Hard physical labor accompanies almost all the tasks of a lobsterman. Their hands and backs take a beating. Cold saltwater, nicks and scrapes, and the heavy load of traps all contribute to the aches and pains of being a lobsterman. Although some of the chores have been mechanized, few haul the traps entirely by hand, most of the job requires tough, manual labor.

A great sense of independence is felt by a lobsterman. Lobster boats generally have a crew of just two, although some of the bigger boats have three, and some tiny boats are handled entirely by one lobsterman. This is not a job where a distant corporate boss relays commands down through a series of managers. The captain of the boat makes the decisions, and must also live with their consequences, good or bad.

Throughout the lobster fishing season, from May to December, each day starts before sunrise. Boats leave harbor in the semi-dark to haul hundreds of traps each day. Checking for lobster, rebaiting the lobster traps, and lowering them back into the sea, fills each day. The lobster traps are heavy, wet and filled with bait, and sometimes a bounty of lobsters. Although the tasks are the same, day after day, weather conditions are constantly changing, traps may be empty or brimming with lobsters, or occasional breakdowns may happen.

Working at sea is dangerous; if there is an emergency lobstermen will risk  their own lives to help a crew in trouble, however sometimes help may be hours away. Unforeseen weather conditions have caught lobstermen at sea, capsizing boats. Freak accidents can cause the loss of life or limb. Almost every lobster fisherman knows of families devastated by tragedies at sea.

It is not all work, though, in the summer months. Great pride is taken in their lobster boats and many communities enjoy lobster boat races, testing the boats and lobstermen. Lobster fishing is prohibited on Sundays during the summer months so these days are reserved for family and community enjoyment.

Many of the lobster fishing spots have been unofficially passed down through families and communities and are guarded from outsiders encroaching into the waters. Fishing in waters three miles from shore is regulated by the state, beyond the three-mile limit out to 200 miles, fishing is regulated by the federal government. Most lobstermen fish within the three-mile zone, close to shore, although there are some who fish farther off shore during the winter months.  Communities are close Knit and rely keenly on their local fishing grounds. Newcomers generally go through an apprenticeship with an established fisherman to be accepted into the fleet.
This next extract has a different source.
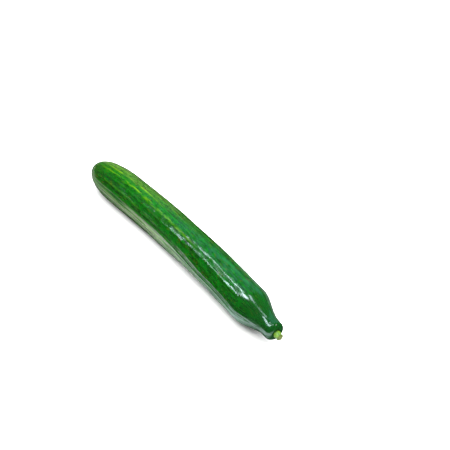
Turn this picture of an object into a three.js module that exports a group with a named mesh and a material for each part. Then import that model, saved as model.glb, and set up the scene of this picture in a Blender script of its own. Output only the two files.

By the end of the season in late November, the lobsters are on the move out to deeper waters and many  lobstermen are ready to haul their boats up until the spring. Winter is the time for all the chores at home that couldn’t be done during lobster fishing season. It’s a time to work on the boats and plan for the next season’s needs. Those who remain lobstering offshore follow a sporadic schedule determined by what weather will allow.

Lobsterman Associations

In an effort to build a strong voice for lobstermen and women, many have banded together forming both local and statewide associations. Island fishermen, from families with long histories in the local lobster fishing industry, form associations to discuss, promote, and research issues affecting their locality. The Maine Lobstermen’s Association, a statewide group, has been fighting for the protection of both the lobsters and the lobsterman’s way of life since its formation in the mid-1950s. As the largest association of its kind, the group uses its member’s experience, scientific research, and community connections to try to balance the issues of conserving the Maine lobster and remaining an industry with economic viability.

From these groups come many new ideas that ensure the sustainability of the Maine lobster and the lobsterman in the 21st century. Along with sustainability and conservation, the exploration of fuel options with a lower carbon-footprint, the preservation of marine habitats, and new concepts in marketing, are at the forefront of issues facing the lobsterman.